▶ _Directive_
Print exactly those lines that run from the beginning of the data to the line bearing "LEFT_SEAM = 16", inclusive.

▶ _Provided records_

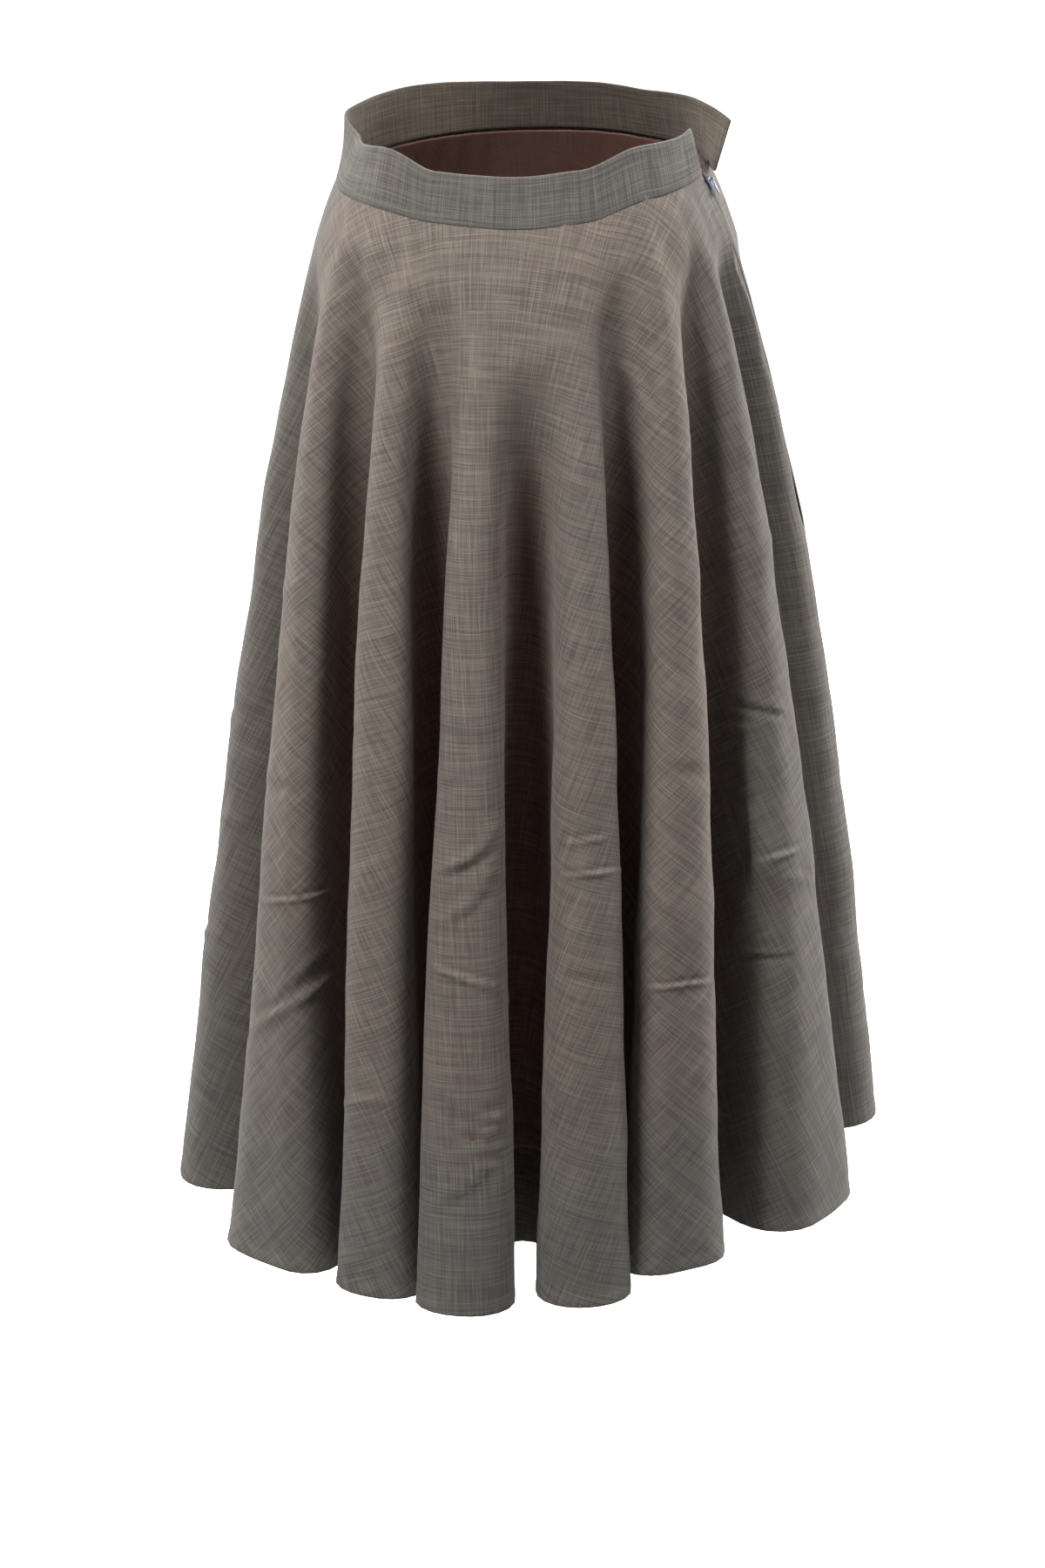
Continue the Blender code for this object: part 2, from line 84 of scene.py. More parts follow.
# One row a flute, in order round the body. The valley is the one on the crest's +X side.
FLUTE_COLUMNS = (
    "crest_deg", "crest_reach", "crest_waist_deg", "crest_flat", "crest_bow",
    "valley_deg", "valley_reach", "valley_waist_deg", "valley_start", "hem_z",
)
FLUTES = (
    (-104.0, 0.262, -104.0, 0.03, 0.003, -95.0, 0.160, -95.0, 0.06, -0.790),
    (-85.0, 0.266, -87.0, 0.04, -0.001, -66.0, 0.160, -79.0, 0.05, -0.793),
    (-44.5, 0.275, -70.0, 0.13, -0.002, -34.5, 0.150, -58.0, 0.03, -0.796),
    (-23.5, 0.277, -43.0, 0.03, 0.000, -17.0, 0.145, -31.0, 0.05, -0.799),
    (-9.2, 0.290, -13.5, 0.01, 0.000, 0.0, 0.150, 2.0, 0.11, -0.800),
    (10.2, 0.280, 19.0, 0.01, 0.000, 18.0, 0.145, 34.0, 0.04, -0.798),
    (27.0, 0.266, 50.0, 0.07, 0.002, 40.0, 0.150, 60.5, 0.04, -0.785),
    (60.0, 0.270, 68.5, 0.13, 0.002, 80.0, 0.165, 72.5, 0.05, -0.781),
    (97.0, 0.278, 79.0, 0.03, 0.003, 107.0, 0.155, 91.0, 0.07, -0.760),
    (117.0, 0.272, 104.0, 0.06, 0.002, 126.0, 0.150, 117.0, 0.05, -0.760),
    (136.0, 0.280, 130.0, 0.03, 0.002, 147.0, 0.143, 144.0, 0.08, -0.760),
    (157.0, 0.284, 157.0, 0.08, 0.000, 166.0, 0.150, 166.0, 0.12, -0.761),
    (176.0, 0.276, 176.0, 0.03, 0.003, 185.0, 0.143, 185.0, 0.05, -0.763),
    (195.0, 0.284, 195.0, 0.05, 0.000, 206.0, 0.148, 206.0, 0.09, -0.768),
    (216.0, 0.274, 216.0, 0.03, -0.003, 226.0, 0.145, 226.0, 0.06, -0.775),
    (236.0, 0.270, 236.0, 0.06, -0.003, 246.0, 0.152, 246.0, 0.08, -0.783),
)
SIDES = 2 * len(FLUTES)
RIGHT_SEAM = 0
LEFT_SEAM = 16

# The waistband, and how its seam and top edge rise and lean round the waist.
BAND_RISE = 0.0355
BAND_LENGTH = 0.73
BAND_COLUMNS = 330
BAND_END_ROUND = 0.0022
BAND_FULLNESS = 0.93
# Faint waves of the band: height and stretch in metres, and how far they slant.
BAND_WAVES = ((0.00022, 0.011, 5), (0.00014, 0.0047, 9))
WAIST_COLUMNS = ("deg", "seam_lift", "lean", "top_lift")
WAIST_SHAPE = (
    (-180.0, 0.000, 0.0120, 0.000),
    (-127.0, 0.000, -0.0060, 0.003),
    (-106.0, 0.000, -0.0020, 0.003),
    (-86.0, 0.001, 0.0165, -0.002),
    (-58.0, 0.004, 0.0110, 0.006),
    (-38.0, 0.002, 0.0100, -0.001),
    (0.0, 0.000, 0.0120, 0.000),
    (26.0, 0.002, 0.0115, 0.000),
    (50.0, 0.010, 0.0120, 0.001),
    (75.0, 0.010, 0.0090, -0.003),
    (97.0, 0.007, 0.0135, 0.002),
    (130.0, 0.002, 0.0120, 0.000),
    (180.0, 0.000, 0.0120, 0.000),
)
BAND_LAPS = 0.0007
BAND_PROUD = 0.0011
BAND_INNER = -0.0020
SPRUNG_DEG = 48.0
SPRUNG_TOP = (0.029, 0.010, 0.003)
SPRUNG_BOTTOM = (0.009, 0.005, 0.001)

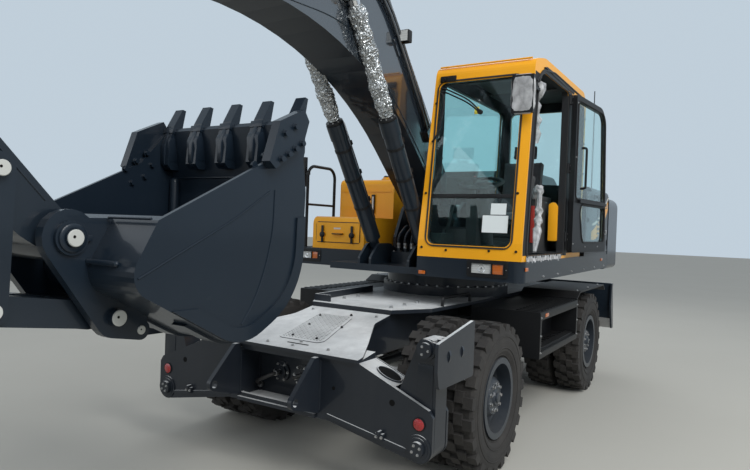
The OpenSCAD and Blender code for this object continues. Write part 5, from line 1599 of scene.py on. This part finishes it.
            boot.lathe(at(0.39, y, self.console_z), UP, rows + [(0.0, 0.05)], 28)
            grip.lathe(at(0.39, y, 2.06), UP,
                       [(0.0, 0.0), (0.021, 0.0), (0.024, 0.03), (0.021, 0.07), (0.027, 0.095), (0.03, 0.115),
                        (0.024, 0.135), (0.0, 0.14)], 24)
        boot.done()
        grip.done(smooth=50)
        tops = Shape("lever_buttons", "upper", Finish.RED_PLASTIC)
        for y in self.levers_y:
            tops.rod(at(0.398, y, 2.199), at(0.398, y, 2.205), 0.008, sides=16)
        tops.rod(at(0.2, 0.45, self.console_z), at(0.2, 0.45, 2.005), 0.018, 0.014)
        tops.done()
        blocks("console_arm_rests", Finish.PLASTIC,
               tuple(((-0.1, y - 0.045, self.console_z), (0.24, y + 0.045, 2.03)) for y in self.levers_y), 0.012)
        keys = tuple(((0.262, 0.412 + 0.016 * k, self.console_z), (0.288, 0.424 + 0.016 * k, 1.9965)) for k in range(5))
        blocks("console_switches", Finish.BLACK, keys, 0.001)

    def wrapping(self) -> None:
        """Clear shipping film on the console rail and grab handle, the outer mirror and the door sill.
        """
        noise = random.Random(7)
        rail = Shape("wrapped_console_rail", "upper", Finish.WRAP)
        path = soften([at(0.8, 1.17, 1.53), at(0.62, 1.14, 1.8), at(0.55, 1.12, 2.1), at(0.45, 1.04, 2.0)], 0.12, 14)
        self.wrap_tube(rail, path, 0.03, noise)
        top = soften([at(0.965, 1.18, 2.76), at(0.95, 1.19, 2.66), at(0.93, 1.19, 2.55), at(0.9, 1.17, 2.42)], 0.12, 5)
        self.wrap_tube(rail, top, 0.03, noise)
        bunch = [at(*p) for p in ((0.985, 1.18, 2.9), (0.98, 1.185, 2.87), (0.975, 1.19, 2.83), (0.972, 1.19, 2.785),
                                  (0.968, 1.19, 2.75))]
        self.wrap_tube(rail, bunch, 0.06, noise)
        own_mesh(rail.done(smooth=60), "door_shut", axis=(0.0, 1.0, 0.0), anchor=tuple(at(0.9, 1.04, 2.0)), keep=0.5)
        film = Shape("sill_film", "upper", Finish.WRAP)
        rows = []
        for i in range(49):
            wave = 1.2315 + 0.004 * math.sin(i * 1.7)
            rows.append([at(0.2 + i / 48, wave + 0.003 * math.sin(i * 0.6 + j) + 0.0015 * j * noise.random(),
                            1.505 - 0.011 * j - 0.012 * math.sin(i * 0.35) ** 2 * j / 4) for j in range(5)])
        film.sheet(rows, 0.0008)
        film.done(smooth=70)
        wrap = Shape("mirror_film", "upper", Finish.VEIL)
        self.wrap_box(wrap, at(1.236, 1.084, 2.594), at(1.2838, 1.266, 2.896), noise)
        wrap.done(smooth=60)

    @staticmethod
    def wrap_tube(shape: Shape, path: list[Vector], radius: float, noise: random.Random) -> None:
        """Loose film round a rail, gathered in folds along a path."""
        rings, side = [], None
        for i, point in enumerate(path):
            ahead = (path[min(i + 1, len(path) - 1)] - path[max(i - 1, 0)]).normalized()
            side = ahead.orthogonal().normalized() if side is None else (side - ahead * side.dot(ahead)).normalized()
            other = ahead.cross(side)
            end = 0.55 if i in (0, len(path) - 1) else 1.0
            puff = radius * end * (0.85 + 0.3 * math.sin(i * 1.1) + 0.15 * noise.random())
            rings.append(shape.bm_ring([point + puff * (1 + 0.16 * math.sin(4 * t + i) + 0.08 * noise.random())
                                        * (math.cos(t) * side + math.sin(t) * other)
                                        for t in turns(22)]))
        shape.bridge(rings)

    @staticmethod
    def wrap_box(shape: Shape, low: Vector, high: Vector, noise: random.Random) -> None:
        """Loose film round a box, as rings of a rounded rectangle with folds.

        Args:
            shape: the shape that receives it.
            low: low corner of the box.
            high: high corner of the box.
            noise: source of the folds.
        """
        rings, steps = 13, 40
        middle, size = (low + high) / 2, (high - low) / 2
        loop = []
        for i in range(rings):
            t = i / (rings - 1)
            end = 1.0 - 0.35 * (abs(t - 0.5) * 2) ** 6
            row = []
            for a in turns(steps):
                c, s = math.cos(a), math.sin(a)
                square = 1.0 / max(abs(c) ** 4 + abs(s) ** 4, 1e-6) ** 0.25
                fold = 1.0 + 0.035 * noise.random() + 0.03 * math.sin(9 * a + i * 1.3)
                row.append(Vector((middle.x + size.x * c * square * end * fold,
                                   middle.y + size.y * s * square * end * fold, low.z + (high.z - low.z) * t)))
            loop.append(shape.bm_ring(row))
        shape.bridge(loop)

    def build(self) -> None:
        """Dress the cab."""
        self.rubbers()
        self.windscreen()
        self.screws()
        self.roof()
        self.trim()
        self.wrapping()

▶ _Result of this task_
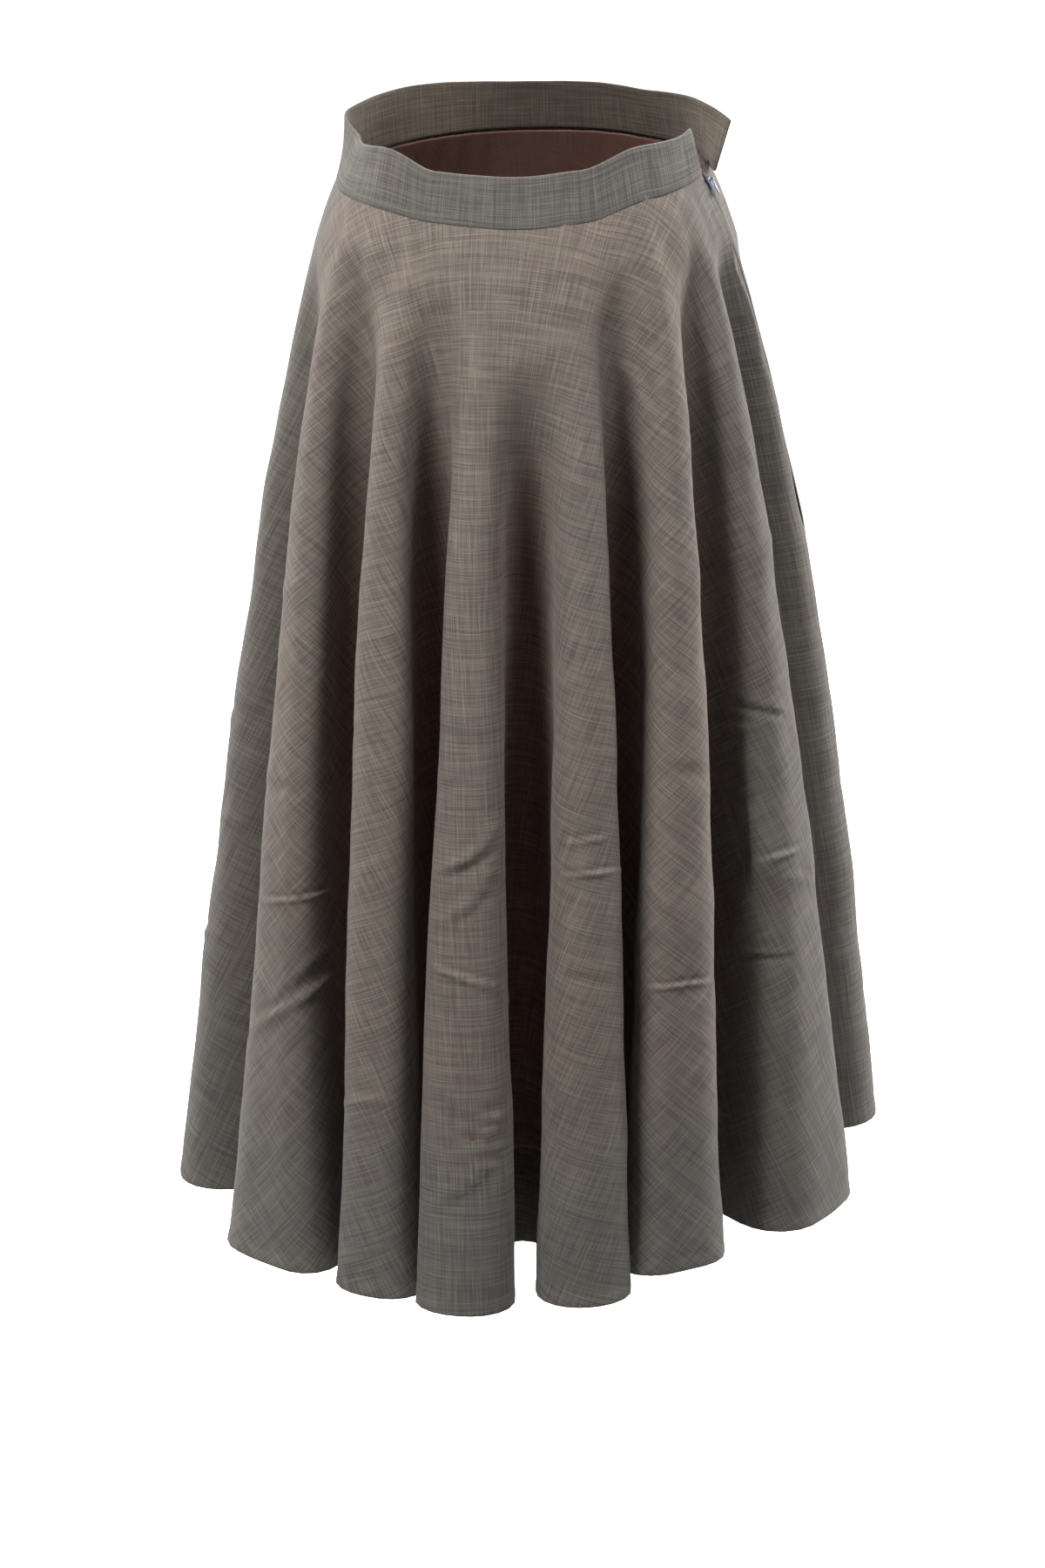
Continue the Blender code for this object: part 2, from line 84 of scene.py. More parts follow.
# One row a flute, in order round the body. The valley is the one on the crest's +X side.
FLUTE_COLUMNS = (
    "crest_deg", "crest_reach", "crest_waist_deg", "crest_flat", "crest_bow",
    "valley_deg", "valley_reach", "valley_waist_deg", "valley_start", "hem_z",
)
FLUTES = (
    (-104.0, 0.262, -104.0, 0.03, 0.003, -95.0, 0.160, -95.0, 0.06, -0.790),
    (-85.0, 0.266, -87.0, 0.04, -0.001, -66.0, 0.160, -79.0, 0.05, -0.793),
    (-44.5, 0.275, -70.0, 0.13, -0.002, -34.5, 0.150, -58.0, 0.03, -0.796),
    (-23.5, 0.277, -43.0, 0.03, 0.000, -17.0, 0.145, -31.0, 0.05, -0.799),
    (-9.2, 0.290, -13.5, 0.01, 0.000, 0.0, 0.150, 2.0, 0.11, -0.800),
    (10.2, 0.280, 19.0, 0.01, 0.000, 18.0, 0.145, 34.0, 0.04, -0.798),
    (27.0, 0.266, 50.0, 0.07, 0.002, 40.0, 0.150, 60.5, 0.04, -0.785),
    (60.0, 0.270, 68.5, 0.13, 0.002, 80.0, 0.165, 72.5, 0.05, -0.781),
    (97.0, 0.278, 79.0, 0.03, 0.003, 107.0, 0.155, 91.0, 0.07, -0.760),
    (117.0, 0.272, 104.0, 0.06, 0.002, 126.0, 0.150, 117.0, 0.05, -0.760),
    (136.0, 0.280, 130.0, 0.03, 0.002, 147.0, 0.143, 144.0, 0.08, -0.760),
    (157.0, 0.284, 157.0, 0.08, 0.000, 166.0, 0.150, 166.0, 0.12, -0.761),
    (176.0, 0.276, 176.0, 0.03, 0.003, 185.0, 0.143, 185.0, 0.05, -0.763),
    (195.0, 0.284, 195.0, 0.05, 0.000, 206.0, 0.148, 206.0, 0.09, -0.768),
    (216.0, 0.274, 216.0, 0.03, -0.003, 226.0, 0.145, 226.0, 0.06, -0.775),
    (236.0, 0.270, 236.0, 0.06, -0.003, 246.0, 0.152, 246.0, 0.08, -0.783),
)
SIDES = 2 * len(FLUTES)
RIGHT_SEAM = 0
LEFT_SEAM = 16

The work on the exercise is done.